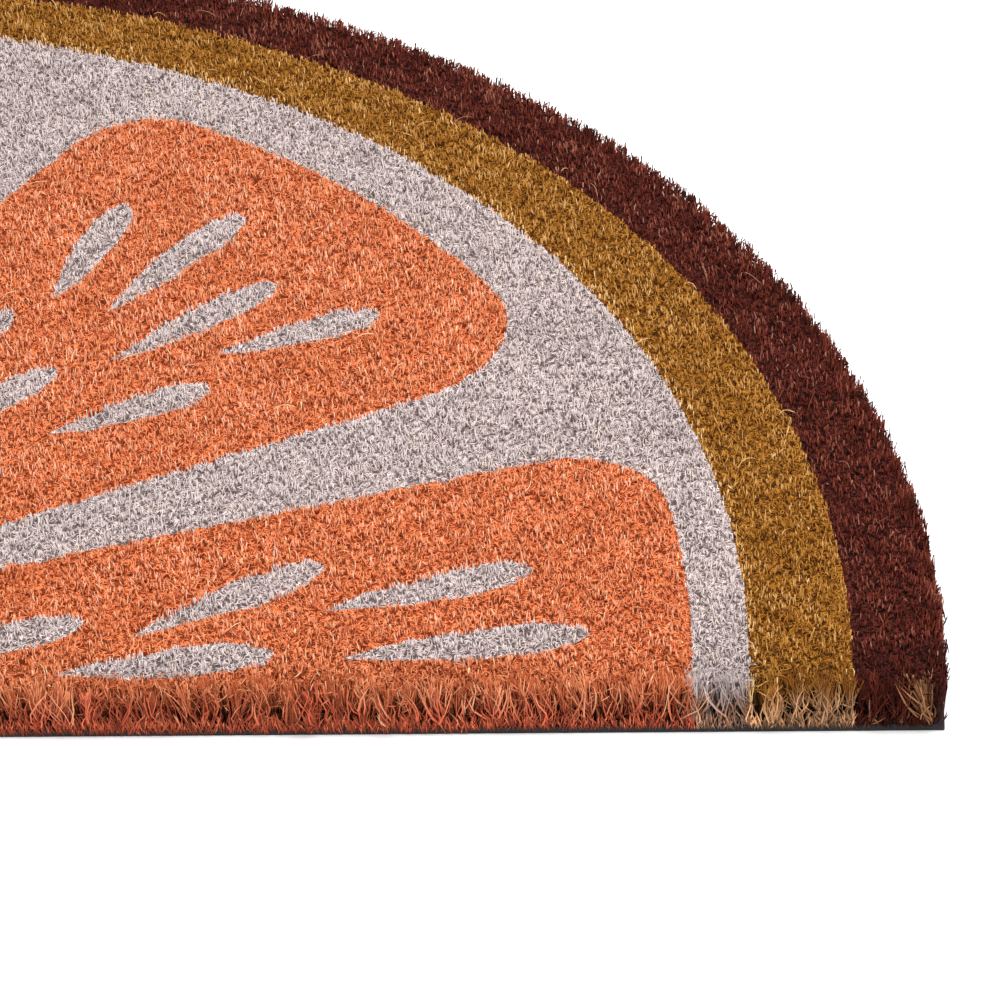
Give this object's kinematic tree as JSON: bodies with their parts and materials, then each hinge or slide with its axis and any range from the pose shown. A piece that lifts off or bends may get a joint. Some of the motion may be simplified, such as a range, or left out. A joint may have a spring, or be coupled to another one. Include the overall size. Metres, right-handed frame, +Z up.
{
  "type": "coir doormat",
  "caption": "Half-round coir doormat with a citrus slice printed in its pile, on a thin flat PVC backing sheet.",
  "frame": {"origin": "middle of the flat underside, half way from the straight edge to the top of the arc", "axes": "+X along the straight edge, +Y towards the round edge, +Z up out of the pile"},
  "size_m": [0.7556, 0.3811, 0.0149],
  "materials": {
    "pvc_backing": "matt black PVC sheet",
    "coir_pile": "stiff cut coconut fibre, printed orange, pale, mustard and brown"
  },
  "bodies": {
    "root": {"backing": "pvc_backing", "pile": "coir_pile"}
  },
  "joints": []
}
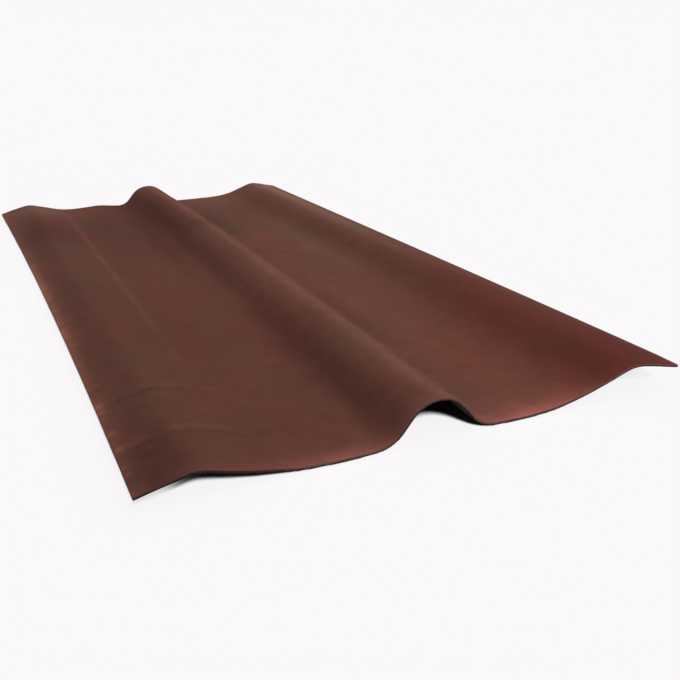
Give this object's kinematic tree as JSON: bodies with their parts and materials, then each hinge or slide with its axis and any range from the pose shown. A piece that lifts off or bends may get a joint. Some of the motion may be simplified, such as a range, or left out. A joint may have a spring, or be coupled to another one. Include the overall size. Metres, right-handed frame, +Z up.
{
  "type": "ridge cap",
  "caption": "Ridge cap of pressed bitumen-fibre sheet: a rounded roll along the middle, a shallow wing each side and a low wave along each long edge.",
  "frame": {"origin": "on the ground under the middle of the cap, in the plane that the undersides of the two wings lie on", "axes": "+X across the cap from one long edge to the other, +Y along the ridge, +Z up through the roll"},
  "size_m": [0.485, 1, 0.034],
  "materials": {
    "bitumen_fibre_sheet": "matt dark red-brown coating on bitumen-saturated fibre, slightly felted"
  },
  "bodies": {
    "root": {"ridge_cap": "bitumen_fibre_sheet"}
  },
  "joints": []
}
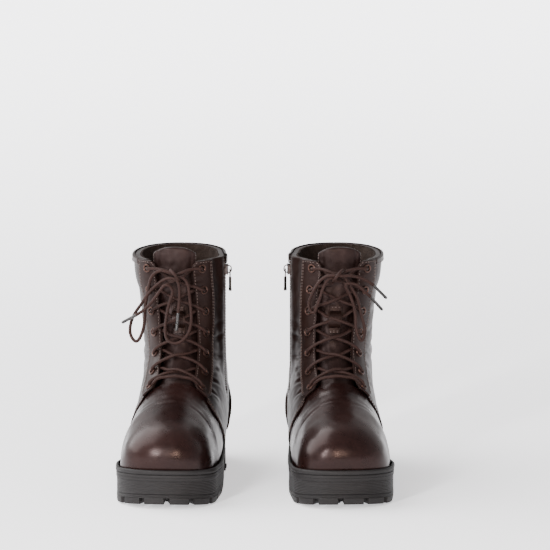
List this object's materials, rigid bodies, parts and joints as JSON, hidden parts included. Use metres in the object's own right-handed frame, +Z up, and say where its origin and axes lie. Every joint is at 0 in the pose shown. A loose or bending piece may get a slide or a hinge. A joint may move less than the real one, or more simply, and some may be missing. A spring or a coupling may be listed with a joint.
{
  "type": "lace-up ankle boots",
  "caption": "Pair of dark brown leather lace-up ankle boots with inner-side zips, padded tongues and thick lugged platform soles with separate heels.",
  "frame": {"origin": "middle of the pair's bounding box, on the floor", "axes": "+X from the wearer's right boot to the left boot, +Y from the toes to the heels, +Z up"},
  "size_m": [0.2784, 0.2804, 0.2358],
  "materials": {
    "leather": "smooth, waxed, dark brown",
    "leather_edge": "folded edge, dark brown",
    "rubber": "matt black",
    "lining": "short pile",
    "insulation": "felted wadding",
    "board": "fibre board",
    "steel": "plain",
    "lace": "braided, dark brown",
    "zip_metal": "dark gunmetal",
    "zip_tape": "woven, black",
    "aglet": "black"
  },
  "bodies": {
    "boots": {"right_midsole": "rubber", "right_outsole": "rubber", "right_heel_block": "rubber", "right_shank": "steel", "right_insole_board": "board", "right_footbed": "lining", "right_vamp": "leather", "right_quarter_lateral": "leather", "right_quarter_medial": "leather", "right_facing_medial": "leather", "right_facing_lateral": "leather", "right_heel_counter_cover": "leather", "right_heel_counter": "board", "right_back_strip": "leather", "right_top_binding": "leather_edge", "right_lining": "lining", "right_insulation": "insulation", "right_toe_puff": "board", "right_tongue": "leather", "right_lace_keeper": "leather", "right_zip_tape": "zip_tape", "right_zip_teeth_front": "zip_metal", "right_zip_teeth_rear": "zip_metal", "right_zip_garage": "leather", "right_lace": "lace", "right_aglet_inner": "aglet", "right_aglet_outer": "aglet", "left_midsole": "rubber", "left_outsole": "rubber", "left_heel_block": "rubber", "left_shank": "steel", "left_insole_board": "board", "left_footbed": "lining", "left_vamp": "leather", "left_quarter_lateral": "leather", "left_quarter_medial": "leather", "left_facing_medial": "leather", "left_facing_lateral": "leather", "left_heel_counter_cover": "leather", "left_heel_counter": "board", "left_back_strip": "leather", "left_top_binding": "leather_edge", "left_lining": "lining", "left_insulation": "insulation", "left_toe_puff": "board", "left_tongue": "leather", "left_lace_keeper": "leather", "left_zip_tape": "zip_tape", "left_zip_teeth_front": "zip_metal", "left_zip_teeth_rear": "zip_metal", "left_zip_garage": "leather", "left_lace": "lace", "left_aglet_inner": "aglet", "left_aglet_outer": "aglet"},
    "right_slider": {"right_zip_slider": "zip_metal"},
    "right_pull": {"right_zip_pull": "zip_metal"},
    "left_slider": {"left_zip_slider": "zip_metal"},
    "left_pull": {"left_zip_pull": "zip_metal"}
  },
  "joints": [
    {"name": "right_zip_slide", "type": "slide", "parent": "boots", "child": "right_slider", "axis": [0, 0, -1], "range_m": [0, 0.112]},
    {"name": "right_pull_hinge", "type": "hinge", "parent": "right_slider", "child": "right_pull", "pos_m": [-0.02564, 0.05257, 0.208], "axis": [-0.0785, -0.9969, 0], "range_deg": [0, 150]},
    {"name": "left_zip_slide", "type": "slide", "parent": "boots", "child": "left_slider", "axis": [0, 0, -1], "range_m": [0, 0.112]},
    {"name": "left_pull_hinge", "type": "hinge", "parent": "left_slider", "child": "left_pull", "pos_m": [0.03011, 0.05458, 0.208], "axis": [-0.0436, 0.999, 0], "range_deg": [0, 150]}
  ]
}
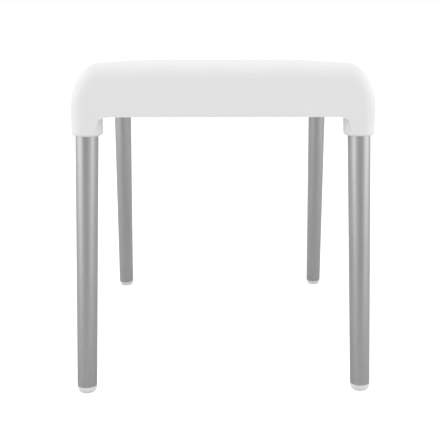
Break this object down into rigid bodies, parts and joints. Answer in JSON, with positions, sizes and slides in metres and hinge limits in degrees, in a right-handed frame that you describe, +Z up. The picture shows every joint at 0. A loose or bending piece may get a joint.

## EXERCISE
Repeat the listing exactly, from its first line to its last.

## CORRECT RESULT
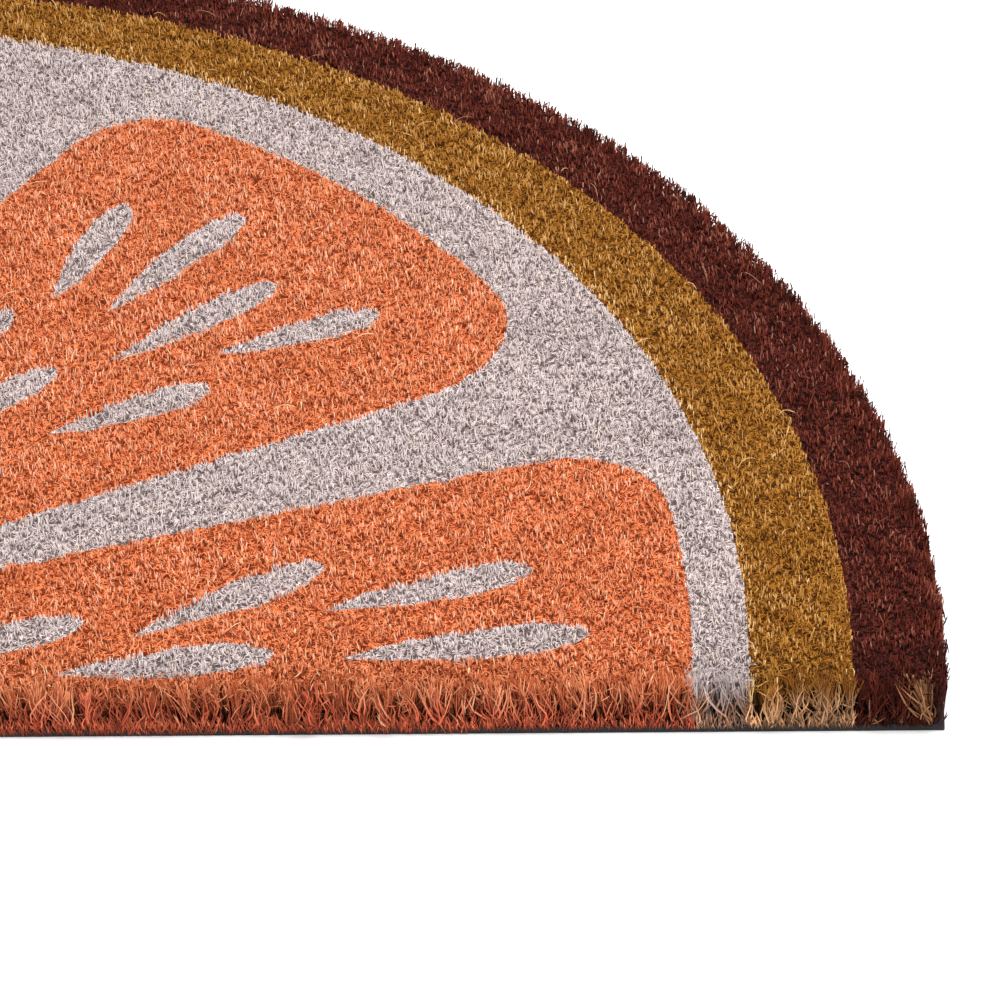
Give this object's kinematic tree as JSON: bodies with their parts and materials, then each hinge or slide with its axis and any range from the pose shown. A piece that lifts off or bends may get a joint. Some of the motion may be simplified, such as a range, or left out. A joint may have a spring, or be coupled to another one. Include the overall size. Metres, right-handed frame, +Z up.
{
  "type": "coir doormat",
  "caption": "Half-round coir doormat with a citrus slice printed in its pile, on a thin flat PVC backing sheet.",
  "frame": {"origin": "middle of the flat underside, half way from the straight edge to the top of the arc", "axes": "+X along the straight edge, +Y towards the round edge, +Z up out of the pile"},
  "size_m": [0.7556, 0.3811, 0.0149],
  "materials": {
    "pvc_backing": "matt black PVC sheet",
    "coir_pile": "stiff cut coconut fibre, printed orange, pale, mustard and brown"
  },
  "bodies": {
    "root": {"backing": "pvc_backing", "pile": "coir_pile"}
  },
  "joints": []
}
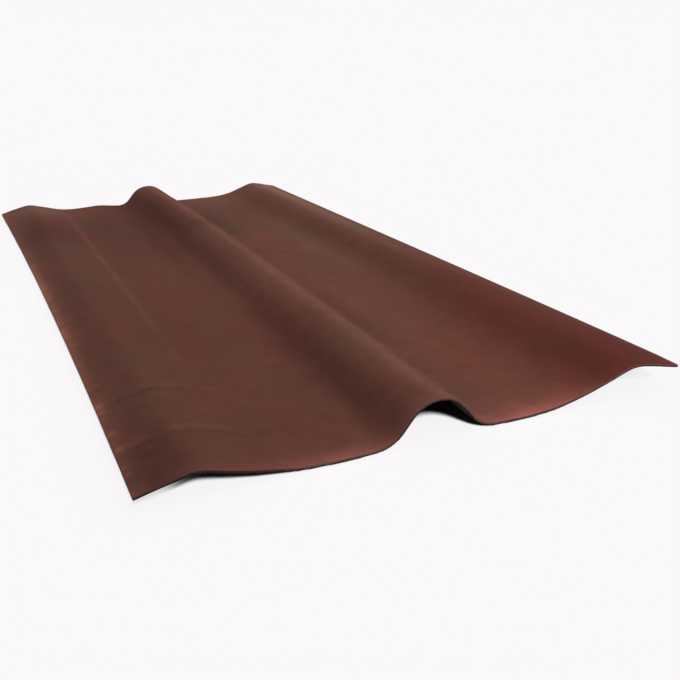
Give this object's kinematic tree as JSON: bodies with their parts and materials, then each hinge or slide with its axis and any range from the pose shown. A piece that lifts off or bends may get a joint. Some of the motion may be simplified, such as a range, or left out. A joint may have a spring, or be coupled to another one. Include the overall size. Metres, right-handed frame, +Z up.
{
  "type": "ridge cap",
  "caption": "Ridge cap of pressed bitumen-fibre sheet: a rounded roll along the middle, a shallow wing each side and a low wave along each long edge.",
  "frame": {"origin": "on the ground under the middle of the cap, in the plane that the undersides of the two wings lie on", "axes": "+X across the cap from one long edge to the other, +Y along the ridge, +Z up through the roll"},
  "size_m": [0.485, 1, 0.034],
  "materials": {
    "bitumen_fibre_sheet": "matt dark red-brown coating on bitumen-saturated fibre, slightly felted"
  },
  "bodies": {
    "root": {"ridge_cap": "bitumen_fibre_sheet"}
  },
  "joints": []
}
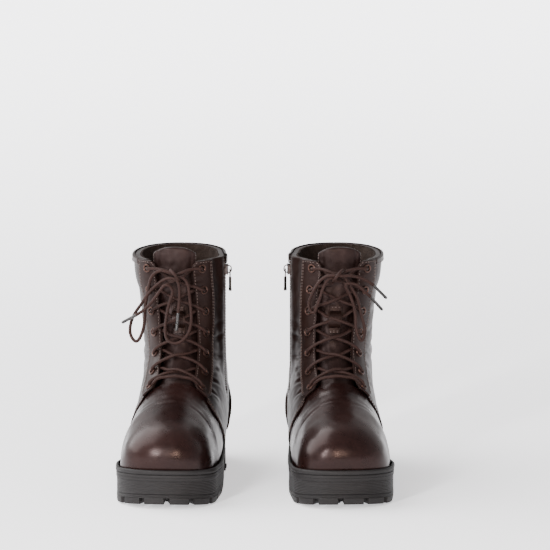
List this object's materials, rigid bodies, parts and joints as JSON, hidden parts included. Use metres in the object's own right-handed frame, +Z up, and say where its origin and axes lie. Every joint is at 0 in the pose shown. A loose or bending piece may get a slide or a hinge. A joint may move less than the real one, or more simply, and some may be missing. A spring or a coupling may be listed with a joint.
{
  "type": "lace-up ankle boots",
  "caption": "Pair of dark brown leather lace-up ankle boots with inner-side zips, padded tongues and thick lugged platform soles with separate heels.",
  "frame": {"origin": "middle of the pair's bounding box, on the floor", "axes": "+X from the wearer's right boot to the left boot, +Y from the toes to the heels, +Z up"},
  "size_m": [0.2784, 0.2804, 0.2358],
  "materials": {
    "leather": "smooth, waxed, dark brown",
    "leather_edge": "folded edge, dark brown",
    "rubber": "matt black",
    "lining": "short pile",
    "insulation": "felted wadding",
    "board": "fibre board",
    "steel": "plain",
    "lace": "braided, dark brown",
    "zip_metal": "dark gunmetal",
    "zip_tape": "woven, black",
    "aglet": "black"
  },
  "bodies": {
    "boots": {"right_midsole": "rubber", "right_outsole": "rubber", "right_heel_block": "rubber", "right_shank": "steel", "right_insole_board": "board", "right_footbed": "lining", "right_vamp": "leather", "right_quarter_lateral": "leather", "right_quarter_medial": "leather", "right_facing_medial": "leather", "right_facing_lateral": "leather", "right_heel_counter_cover": "leather", "right_heel_counter": "board", "right_back_strip": "leather", "right_top_binding": "leather_edge", "right_lining": "lining", "right_insulation": "insulation", "right_toe_puff": "board", "right_tongue": "leather", "right_lace_keeper": "leather", "right_zip_tape": "zip_tape", "right_zip_teeth_front": "zip_metal", "right_zip_teeth_rear": "zip_metal", "right_zip_garage": "leather", "right_lace": "lace", "right_aglet_inner": "aglet", "right_aglet_outer": "aglet", "left_midsole": "rubber", "left_outsole": "rubber", "left_heel_block": "rubber", "left_shank": "steel", "left_insole_board": "board", "left_footbed": "lining", "left_vamp": "leather", "left_quarter_lateral": "leather", "left_quarter_medial": "leather", "left_facing_medial": "leather", "left_facing_lateral": "leather", "left_heel_counter_cover": "leather", "left_heel_counter": "board", "left_back_strip": "leather", "left_top_binding": "leather_edge", "left_lining": "lining", "left_insulation": "insulation", "left_toe_puff": "board", "left_tongue": "leather", "left_lace_keeper": "leather", "left_zip_tape": "zip_tape", "left_zip_teeth_front": "zip_metal", "left_zip_teeth_rear": "zip_metal", "left_zip_garage": "leather", "left_lace": "lace", "left_aglet_inner": "aglet", "left_aglet_outer": "aglet"},
    "right_slider": {"right_zip_slider": "zip_metal"},
    "right_pull": {"right_zip_pull": "zip_metal"},
    "left_slider": {"left_zip_slider": "zip_metal"},
    "left_pull": {"left_zip_pull": "zip_metal"}
  },
  "joints": [
    {"name": "right_zip_slide", "type": "slide", "parent": "boots", "child": "right_slider", "axis": [0, 0, -1], "range_m": [0, 0.112]},
    {"name": "right_pull_hinge", "type": "hinge", "parent": "right_slider", "child": "right_pull", "pos_m": [-0.02564, 0.05257, 0.208], "axis": [-0.0785, -0.9969, 0], "range_deg": [0, 150]},
    {"name": "left_zip_slide", "type": "slide", "parent": "boots", "child": "left_slider", "axis": [0, 0, -1], "range_m": [0, 0.112]},
    {"name": "left_pull_hinge", "type": "hinge", "parent": "left_slider", "child": "left_pull", "pos_m": [0.03011, 0.05458, 0.208], "axis": [-0.0436, 0.999, 0], "range_deg": [0, 150]}
  ]
}
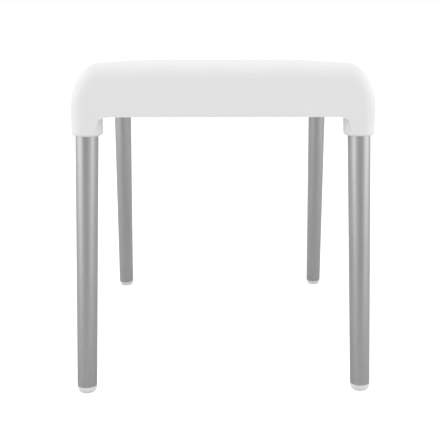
Break this object down into rigid bodies, parts and joints. Answer in JSON, with positions, sizes and slides in metres and hinge limits in degrees, in a right-handed frame that you describe, +Z up. The picture shows every joint at 0. A loose or bending piece may get a joint.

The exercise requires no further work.